■ Work to do:
Copy the data word for word, keeping every line.

*****

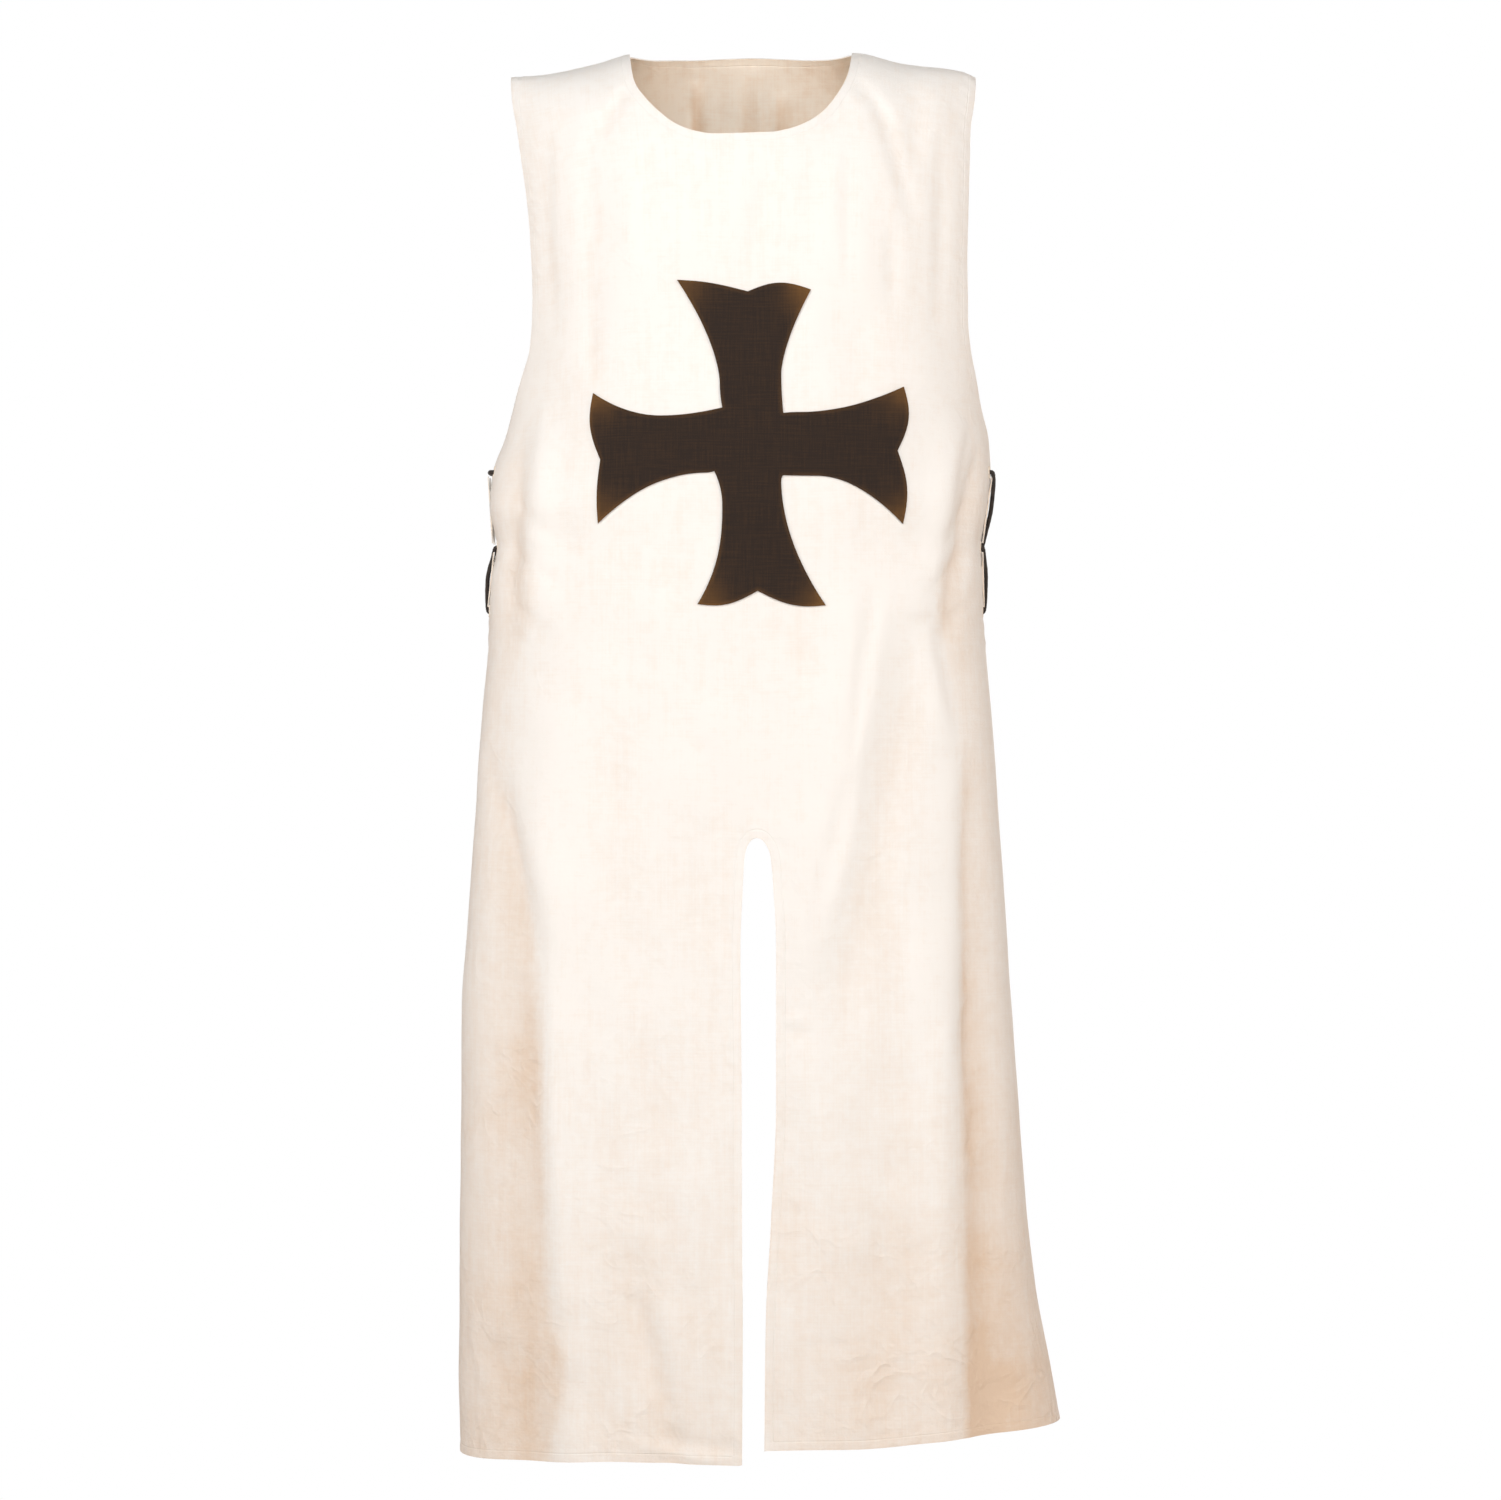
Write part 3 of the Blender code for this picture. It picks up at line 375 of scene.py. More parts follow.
# The creases: a curve through three points, how wide the crease is to the left and to the right of it,
# and how far it stands out. One that ends below HEM_OUT runs on over the hem, as far as HEM_REACH.
CREASE_STEPS, HEM_OUT, HEM_REACH = 21, -1.245, 0.1
CREASES = {"front": table(
    "x0 z0 x1 z1 x2 z2 left right height",
    (-141, -65, -139, -175, -137, -284, 9, 12, -2.5),
    (-137, -258, -137, -279, -135, -309, 7, 7, -2.3),
    (-85, -88, -87, -148, -85, -207, 7, 10, -1.9),
    (-56, -90, -39, -148, -27, -216, 6, 11, -2.6),
    (-6, -101, -6, -153, -3, -204, 14, 14, 1.9),
    (39, -90, 23, -139, 14, -207, 10, 6, -2.3),
    (66, -103, 63, -148, 63, -193, 10, 10, -1.2),
    (98, -78, 96, -148, 98, -234, 8, 9, -2),
    (125, -54, 141, -108, 161, -171, 8, 7, -2.6),
    (136, -171, 136, -211, 137, -252, 6, 8, -2),
    (-178, -74, -178, -166, -172, -270, 10, 8, -2.6),
    (183, -74, 182, -166, 179, -270, 8, 10, -2.6),
    (-99, -35, -117, -58, -132, -92, 6, 9, -2.6),
    (103, -29, 123, -54, 143, -90, 9, 6, -2.6),
    (-164, -38, -159, -67, -159, -117, 9, 9, -1.4),
    (165, -35, 161, -67, 161, -112, 9, 9, -1.4),
    (-181, -324, -187, -428, -196, -550, 9, 20, 5.6),
    (-201, -342, -208, -437, -213, -554, 16, 8, -5.6),
    (-215, -463, -195, -473, -162, -502, 6, 6, -2.2),
    (-218, -412, -200, -423, -174, -448, 6, 6, -1.9),
    (-214, -511, -194, -525, -171, -556, 7, 7, -1.9),
    (-213, -437, -191, -451, -164, -466, 8, 8, 1.4),
    (214, -463, 192, -478, 164, -511, 6, 6, -2.2),
    (220, -417, 199, -433, 177, -473, 6, 6, -1.9),
    (219, -502, 199, -520, 177, -559, 7, 7, -1.9),
    (219, -441, 195, -457, 170, -480, 8, 8, 1.4),
    (204, -340, 187, -419, 170, -532, 20, 7, 5.6),
    (220, -365, 202, -441, 184, -545, 7, 14, -6.3),
    (169, -525, 177, -581, 194, -643, 18, 6, 4.9),
    (122, -491, 112, -563, 96, -664, 12, 6, -4.4),
    (96, -658, 85, -735, 63, -820, 13, 6, -4),
    (85, -730, 80, -766, 69, -802, 6, 10, 2.3),
    (55, -542, 59, -571, 58, -605, 7, 7, -2.5),
    (-35, -632, -25, -676, -14, -722, 12, 12, -2.6),
    (-59, -599, -47, -626, -38, -654, 12, 12, -1.4),
    (192, -631, 190, -834, 193, -987, 22, 6, 3),
    (204, -640, 206, -834, 206, -996, 6, 24, -6),
    (193, -978, 194, -1123, 197, -1256, 24, 10, -2.2),
    (209, -980, 209, -1123, 213, -1256, 6, 26, -1.8),
    (222, -960, 213, -987, 204, -1019, 8, 8, -2.6),
    (236, -1032, 233, -1132, 242, -1231, 12, 12, 3.2),
    (195, -885, 202, -873, 217, -865, 4, 4, 2.3),
    (186, -888, 185, -906, 187, -921, 4, 5, 2),
    (37, -894, 46, -888, 56, -885, 4, 4, 2.2),
    (40, -906, 53, -901, 63, -901, 5, 5, -1.4),
    (-214, -620, -193, -727, -160, -842, 8, 24, 4.6),
    (-233, -640, -210, -735, -178, -862, 14, 7, -5),
    (-172, -829, -167, -1005, -148, -1224, 6, 26, 5),
    (-192, -850, -187, -1005, -170, -1190, 18, 6, -5.6),
    (-225, -888, -222, -908, -218, -926, 4, 5, 1.9),
    (-85, -1134, -70, -1166, -52, -1253, 5, 13, 3.2),
    (-97, -1132, -83, -1172, -70, -1253, 12, 6, -2.5),
    (-167, -1163, -160, -1186, -153, -1213, 6, 12, 2),
    (-248, -1157, -242, -1195, -231, -1235, 5, 6, 2.5),
    (-225, -1177, -222, -1204, -218, -1235, 8, 8, -1.7),
    (-113, -1265, -81, -1273, -34, -1282, 4, 4, 1.7),
    (-92, -1256, -63, -1263, -20, -1271, 5, 5, -1.3),
    (41, -1060, 48, -1059, 57, -1060, 4, 4, -1.4),
    (97, -1070, 98, -1079, 99, -1088, 4, 5, -1.6),
    (58, -1175, 58, -1180, 59, -1188, 4, 4, -1.6),
    (76, -1181, 81, -1180, 89, -1182, 4, 4, -1.6),
    (124, -1007, 130, -1025, 137, -1043, 6, 6, -1.7),
    (74, -1209, 80, -1215, 89, -1217, 4, 5, 1.4),
    (-38, -744, -32, -834, -30, -924, 14, 14, -1.7),
    (-119, -599, -117, -735, -113, -852, 18, 18, -1.7),
    (134, -762, 139, -870, 136, -978, 16, 16, -2),
    (116, -1087, 123, -1168, 125, -1249, 14, 14, -2.3),
    (-47, -978, -43, -1069, -47, -1132, 13, 13, 1.7),
)}


def crease_relief(points, face):
    """Every crease's height at the points: a bell across its line, as wide as the side of the line that
    the point lies on, swelling from nothing and dying away as half a sine wave along it."""
    total = np.zeros(points.shape[:-1])
    along = np.linspace(0, 1, CREASE_STEPS)
    shares = np.stack([(1 - along) * (1 - 2 * along), 4 * along * (1 - along), along * (2 * along - 1)])
    for crease in CREASES[face]:
        path = cloth_place(*np.reshape(crease[:6], (3, 2)).T @ shares, face)
        margin = 3 * max(crease.left, crease.right)
        to_hem = crease.z2 < HEM_OUT
        low = path.min(axis=0) - margin - (0, 0, HEM_REACH * to_hem)
        close = np.all((points > low) & (points < path.max(axis=0) + margin), axis=-1)
        offset = points[close][:, None] - path
        nearest = (offset**2).sum(axis=-1).argmin(axis=1)
        offset = offset[np.arange(len(nearest)), nearest]
        step = np.gradient(path, axis=0)[nearest]
        stride = np.linalg.norm(step, axis=-1)
        ahead = (offset * step).sum(axis=-1) / stride
        across = np.sqrt(np.maximum((offset**2).sum(axis=-1) - ahead**2, 0))
        rightwards = offset[:, 2] * step[:, 0] > offset[:, 0] * step[:, 2]
        place = np.clip(along[nearest] + ahead / stride / (CREASE_STEPS - 1), 0, 1)
        swell = np.sin(math.pi * (np.minimum(place, 0.5) if to_hem else place)) ** FOLD_FADE
        total[close] += crease.height * swell * bell(across, np.where(rightwards, crease.right, crease.left))
    return total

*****

■ Written answer:
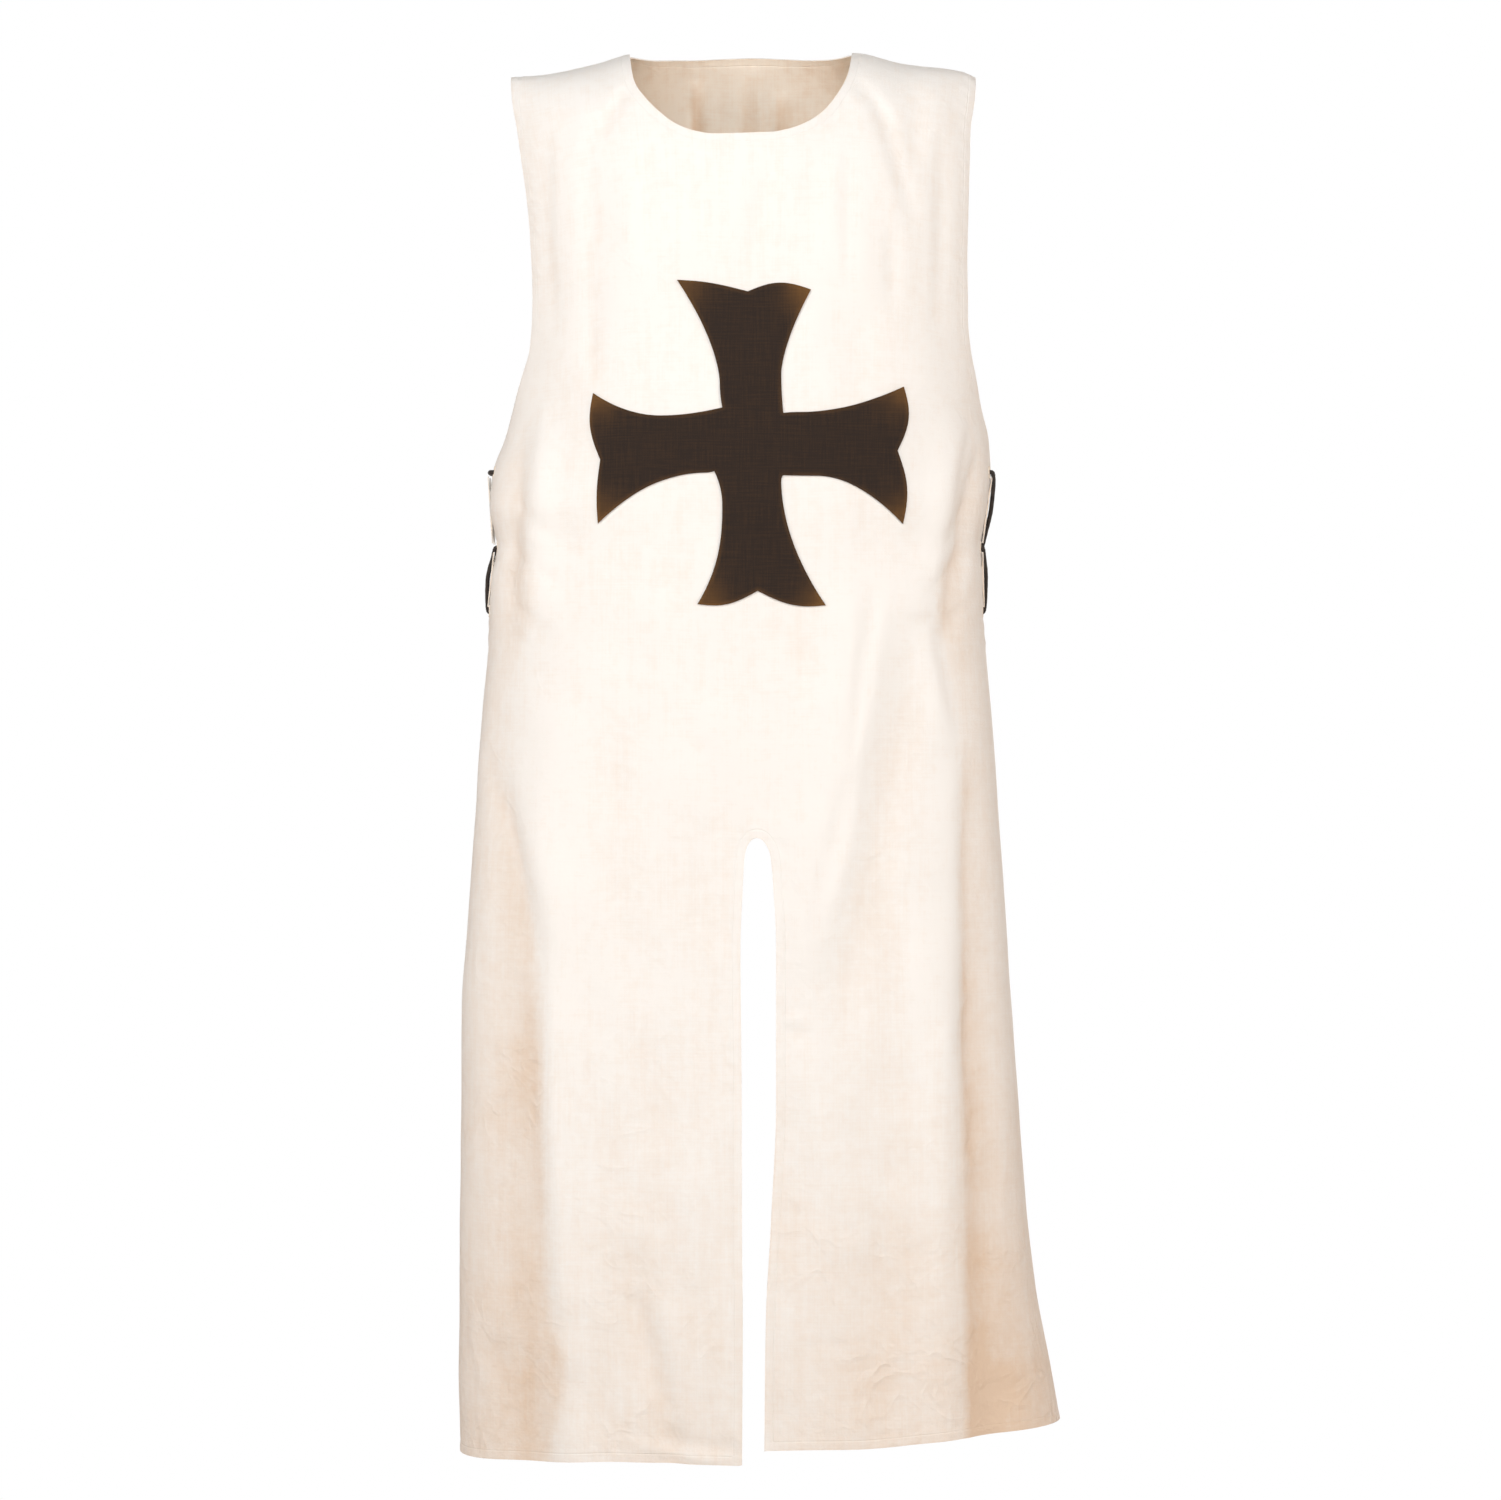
Write part 3 of the Blender code for this picture. It picks up at line 375 of scene.py. More parts follow.
# The creases: a curve through three points, how wide the crease is to the left and to the right of it,
# and how far it stands out. One that ends below HEM_OUT runs on over the hem, as far as HEM_REACH.
CREASE_STEPS, HEM_OUT, HEM_REACH = 21, -1.245, 0.1
CREASES = {"front": table(
    "x0 z0 x1 z1 x2 z2 left right height",
    (-141, -65, -139, -175, -137, -284, 9, 12, -2.5),
    (-137, -258, -137, -279, -135, -309, 7, 7, -2.3),
    (-85, -88, -87, -148, -85, -207, 7, 10, -1.9),
    (-56, -90, -39, -148, -27, -216, 6, 11, -2.6),
    (-6, -101, -6, -153, -3, -204, 14, 14, 1.9),
    (39, -90, 23, -139, 14, -207, 10, 6, -2.3),
    (66, -103, 63, -148, 63, -193, 10, 10, -1.2),
    (98, -78, 96, -148, 98, -234, 8, 9, -2),
    (125, -54, 141, -108, 161, -171, 8, 7, -2.6),
    (136, -171, 136, -211, 137, -252, 6, 8, -2),
    (-178, -74, -178, -166, -172, -270, 10, 8, -2.6),
    (183, -74, 182, -166, 179, -270, 8, 10, -2.6),
    (-99, -35, -117, -58, -132, -92, 6, 9, -2.6),
    (103, -29, 123, -54, 143, -90, 9, 6, -2.6),
    (-164, -38, -159, -67, -159, -117, 9, 9, -1.4),
    (165, -35, 161, -67, 161, -112, 9, 9, -1.4),
    (-181, -324, -187, -428, -196, -550, 9, 20, 5.6),
    (-201, -342, -208, -437, -213, -554, 16, 8, -5.6),
    (-215, -463, -195, -473, -162, -502, 6, 6, -2.2),
    (-218, -412, -200, -423, -174, -448, 6, 6, -1.9),
    (-214, -511, -194, -525, -171, -556, 7, 7, -1.9),
    (-213, -437, -191, -451, -164, -466, 8, 8, 1.4),
    (214, -463, 192, -478, 164, -511, 6, 6, -2.2),
    (220, -417, 199, -433, 177, -473, 6, 6, -1.9),
    (219, -502, 199, -520, 177, -559, 7, 7, -1.9),
    (219, -441, 195, -457, 170, -480, 8, 8, 1.4),
    (204, -340, 187, -419, 170, -532, 20, 7, 5.6),
    (220, -365, 202, -441, 184, -545, 7, 14, -6.3),
    (169, -525, 177, -581, 194, -643, 18, 6, 4.9),
    (122, -491, 112, -563, 96, -664, 12, 6, -4.4),
    (96, -658, 85, -735, 63, -820, 13, 6, -4),
    (85, -730, 80, -766, 69, -802, 6, 10, 2.3),
    (55, -542, 59, -571, 58, -605, 7, 7, -2.5),
    (-35, -632, -25, -676, -14, -722, 12, 12, -2.6),
    (-59, -599, -47, -626, -38, -654, 12, 12, -1.4),
    (192, -631, 190, -834, 193, -987, 22, 6, 3),
    (204, -640, 206, -834, 206, -996, 6, 24, -6),
    (193, -978, 194, -1123, 197, -1256, 24, 10, -2.2),
    (209, -980, 209, -1123, 213, -1256, 6, 26, -1.8),
    (222, -960, 213, -987, 204, -1019, 8, 8, -2.6),
    (236, -1032, 233, -1132, 242, -1231, 12, 12, 3.2),
    (195, -885, 202, -873, 217, -865, 4, 4, 2.3),
    (186, -888, 185, -906, 187, -921, 4, 5, 2),
    (37, -894, 46, -888, 56, -885, 4, 4, 2.2),
    (40, -906, 53, -901, 63, -901, 5, 5, -1.4),
    (-214, -620, -193, -727, -160, -842, 8, 24, 4.6),
    (-233, -640, -210, -735, -178, -862, 14, 7, -5),
    (-172, -829, -167, -1005, -148, -1224, 6, 26, 5),
    (-192, -850, -187, -1005, -170, -1190, 18, 6, -5.6),
    (-225, -888, -222, -908, -218, -926, 4, 5, 1.9),
    (-85, -1134, -70, -1166, -52, -1253, 5, 13, 3.2),
    (-97, -1132, -83, -1172, -70, -1253, 12, 6, -2.5),
    (-167, -1163, -160, -1186, -153, -1213, 6, 12, 2),
    (-248, -1157, -242, -1195, -231, -1235, 5, 6, 2.5),
    (-225, -1177, -222, -1204, -218, -1235, 8, 8, -1.7),
    (-113, -1265, -81, -1273, -34, -1282, 4, 4, 1.7),
    (-92, -1256, -63, -1263, -20, -1271, 5, 5, -1.3),
    (41, -1060, 48, -1059, 57, -1060, 4, 4, -1.4),
    (97, -1070, 98, -1079, 99, -1088, 4, 5, -1.6),
    (58, -1175, 58, -1180, 59, -1188, 4, 4, -1.6),
    (76, -1181, 81, -1180, 89, -1182, 4, 4, -1.6),
    (124, -1007, 130, -1025, 137, -1043, 6, 6, -1.7),
    (74, -1209, 80, -1215, 89, -1217, 4, 5, 1.4),
    (-38, -744, -32, -834, -30, -924, 14, 14, -1.7),
    (-119, -599, -117, -735, -113, -852, 18, 18, -1.7),
    (134, -762, 139, -870, 136, -978, 16, 16, -2),
    (116, -1087, 123, -1168, 125, -1249, 14, 14, -2.3),
    (-47, -978, -43, -1069, -47, -1132, 13, 13, 1.7),
)}


def crease_relief(points, face):
    """Every crease's height at the points: a bell across its line, as wide as the side of the line that
    the point lies on, swelling from nothing and dying away as half a sine wave along it."""
    total = np.zeros(points.shape[:-1])
    along = np.linspace(0, 1, CREASE_STEPS)
    shares = np.stack([(1 - along) * (1 - 2 * along), 4 * along * (1 - along), along * (2 * along - 1)])
    for crease in CREASES[face]:
        path = cloth_place(*np.reshape(crease[:6], (3, 2)).T @ shares, face)
        margin = 3 * max(crease.left, crease.right)
        to_hem = crease.z2 < HEM_OUT
        low = path.min(axis=0) - margin - (0, 0, HEM_REACH * to_hem)
        close = np.all((points > low) & (points < path.max(axis=0) + margin), axis=-1)
        offset = points[close][:, None] - path
        nearest = (offset**2).sum(axis=-1).argmin(axis=1)
        offset = offset[np.arange(len(nearest)), nearest]
        step = np.gradient(path, axis=0)[nearest]
        stride = np.linalg.norm(step, axis=-1)
        ahead = (offset * step).sum(axis=-1) / stride
        across = np.sqrt(np.maximum((offset**2).sum(axis=-1) - ahead**2, 0))
        rightwards = offset[:, 2] * step[:, 0] > offset[:, 0] * step[:, 2]
        place = np.clip(along[nearest] + ahead / stride / (CREASE_STEPS - 1), 0, 1)
        swell = np.sin(math.pi * (np.minimum(place, 0.5) if to_hem else place)) ** FOLD_FADE
        total[close] += crease.height * swell * bell(across, np.where(rightwards, crease.right, crease.left))
    return total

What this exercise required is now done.